On foreign policy, China remains the biggest issue. Duterte, who has strong, lifelong anti-American sentiments, tried to pursue a closer relationship with Beijing early in his term, in an effort to reduce Manila’s dependence on Washington. But many promised Chinese infrastructure projects never came to fruition, and the public grew increasingly angry at Beijing’s “wolf warrior” diplomacy and incursions in the South China Sea. Duterte eventually turned back toward the United States.

Marcos Jr. has historically enjoyed a warm relationship with Beijing and could want to woo China again, as well as attempt to launch more Beijing-backed infrastructure projects. But Beijing’s enormous unpopularity in the Philippines could limit Marcos Jr.’s ability to work closely with China. In contrast, Robredo has promised a tough approach toward Beijing, vowing not to even discuss the South China Sea with Beijing until it recognizes that a 2016 tribunal at the Hague ruled in favor of Manila’s claims—something Beijing almost surely will never concede. Both candidates will likely continue the recent trend of building closer ties to the United States.

The Implications

While this election’s implications for Philippine foreign policy might not be enormous, if Marcos Jr. does try to shift Manila toward Beijing, that would be a serious problem for regional security and U.S. forces. The Philippines is a U.S. treaty ally and central to U.S. posture in the South China Sea and toward Taiwan.

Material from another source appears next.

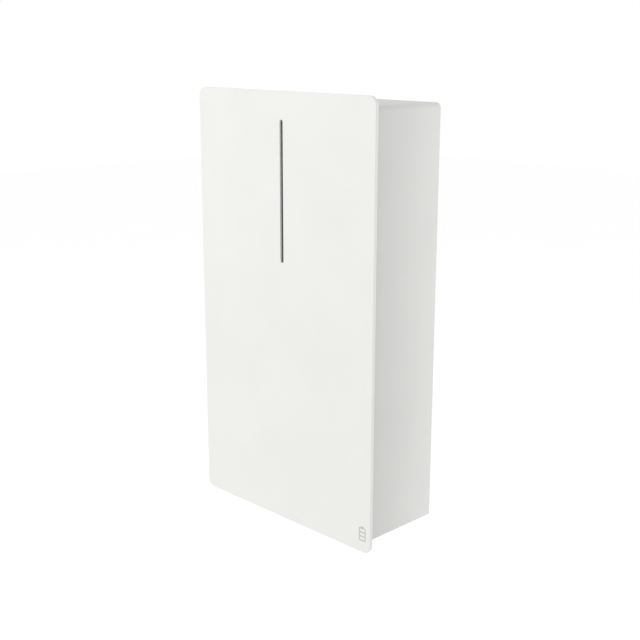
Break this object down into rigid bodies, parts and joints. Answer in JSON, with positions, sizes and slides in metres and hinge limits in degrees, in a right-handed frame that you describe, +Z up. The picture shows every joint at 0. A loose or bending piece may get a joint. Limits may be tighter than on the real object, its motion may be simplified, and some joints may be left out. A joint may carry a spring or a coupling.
{
  "type": "wall battery unit",
  "caption": "Upright wall-hung home battery: a flat rounded push-on cover with a vertical light slot in front of a shallow painted box, cells and electronics inside.",
  "frame": {"origin": "centre of the back face of the wall bracket's middle foot, on the wall", "axes": "+X right seen from the front, +Y towards the wall, +Z up"},
  "size_m": [0.55, 0.206, 0.98],
  "materials": {
    "cover_paint": "moulded cover painted warm white, satin, very fine texture",
    "body_paint": "powder-coated sheet, warm white, satin, fine orange peel",
    "zinc_steel": "galvanised sheet, semi-matt with faint spangle",
    "fastener_steel": "plated steel, semi-gloss",
    "bare_aluminium": "mill-finish aluminium",
    "brass": "bare brass, semi-gloss",
    "black_plastic": "moulded black, matt",
    "grey_plastic": "moulded mid grey, satin",
    "orange_plastic": "moulded orange, satin",
    "foam": "closed-cell foam, matt black",
    "lens": "smoked diffuser, semi-gloss",
    "circuit_board": "green solder mask, satin",
    "cell_case": "aluminium cell cases in blue film",
    "red_jacket": "cable jacket, satin red",
    "black_jacket": "cable jacket, satin black",
    "grey_jacket": "cable jacket, satin grey"
  },
  "bodies": {
    "unit": {"enclosure_shell": "body_paint", "enclosure_floor": "body_paint", "rear_panel": "body_paint", "bay_divider": "body_paint", "front_panel": "zinc_steel", "wall_bracket": "zinc_steel", "gear_plate": "zinc_steel", "hang_hook_lower_left": "zinc_steel", "hang_hook_lower_right": "zinc_steel", "hang_hook_upper_left": "zinc_steel", "hang_hook_upper_right": "zinc_steel", "cover_stud_lower_left": "fastener_steel", "cover_stud_lower_right": "fastener_steel", "cover_stud_upper_left": "fastener_steel", "cover_stud_upper_right": "fastener_steel", "panel_screw_lower_left": "fastener_steel", "panel_screw_lower_right": "fastener_steel", "panel_screw_upper_left": "fastener_steel", "panel_screw_upper_right": "fastener_steel", "lock_bolt_left": "fastener_steel", "lock_bolt_right": "fastener_steel", "pack_tray": "bare_aluminium", "pack_cover": "bare_aluminium", "inverter_carrier": "bare_aluminium", "earth_stud": "brass", "ac_cable_gland": "black_plastic", "comms_cable_gland": "black_plastic", "breather_vent": "black_plastic", "dc_contactor": "black_plastic", "inverter_lower_left": "black_plastic", "inverter_lower_centre": "black_plastic", "inverter_lower_right": "black_plastic", "inverter_upper_left": "black_plastic", "inverter_upper_centre": "black_plastic", "inverter_upper_right": "black_plastic", "ac_terminal_block": "grey_plastic", "dc_switch_body": "grey_plastic", "main_fuse": "grey_plastic", "light_lens": "lens", "led_board": "circuit_board", "control_board": "circuit_board", "management_board": "circuit_board", "cell_stack_lower": "cell_case", "cell_stack_upper": "cell_case", "dc_cable_positive": "red_jacket", "dc_cable_negative": "black_jacket", "comms_cable": "black_jacket", "ac_trunk_cable": "grey_jacket"},
    "cover": {"front_cover": "cover_paint", "emblem": "grey_plastic", "cover_seal": "foam", "cover_clip_lower_left": "black_plastic", "cover_clip_lower_right": "black_plastic", "cover_clip_upper_left": "black_plastic", "cover_clip_upper_right": "black_plastic"},
    "switch_knob": {"dc_switch_knob": "black_plastic"},
    "button": {"pairing_button": "orange_plastic"},
    "lever_left": {"terminal_lever_left": "orange_plastic"},
    "lever_centre": {"terminal_lever_centre": "orange_plastic"},
    "lever_right": {"terminal_lever_right": "orange_plastic"}
  },
  "joints": [
    {"name": "cover_pull", "type": "slide", "parent": "unit", "child": "cover", "axis": [0, -1, 0], "range_m": [0, 0.26]},
    {"name": "dc_switch_turn", "type": "hinge", "parent": "unit", "child": "switch_knob", "pos_m": [0.158, -0.115, -0.372], "axis": [0, 1, 0], "range_deg": [0, 90]},
    {"name": "button_press", "type": "slide", "parent": "unit", "child": "button", "axis": [0, 1, 0], "range_m": [0, 0.001], "stiffness_N_per_m": 300},
    {"name": "lever_left_lift", "type": "hinge", "parent": "unit", "child": "lever_left", "pos_m": [-0.135, -0.1009, -0.358], "axis": [-1, 0, 0], "range_deg": [0, 85]},
    {"name": "lever_centre_lift", "type": "hinge", "parent": "unit", "child": "lever_centre", "pos_m": [-0.105, -0.1009, -0.358], "axis": [-1, 0, 0], "range_deg": [0, 85]},
    {"name": "lever_right_lift", "type": "hinge", "parent": "unit", "child": "lever_right", "pos_m": [-0.075, -0.1009, -0.358], "axis": [-1, 0, 0], "range_deg": [0, 85]}
  ]
}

The implications for the future of Philippine democracy, and by extension democracy in Southeast Asia, are even more enormous. Democracy has already regressed significantly in Southeast Asia in the past decade, and a death blow to the Philippines, one of the world’s most populous democracies, would further this trend. Prominent Philippines analyst Richard Heydarian has called the May 9 vote the “most consequential election in modern Philippine history.” That is no understatement.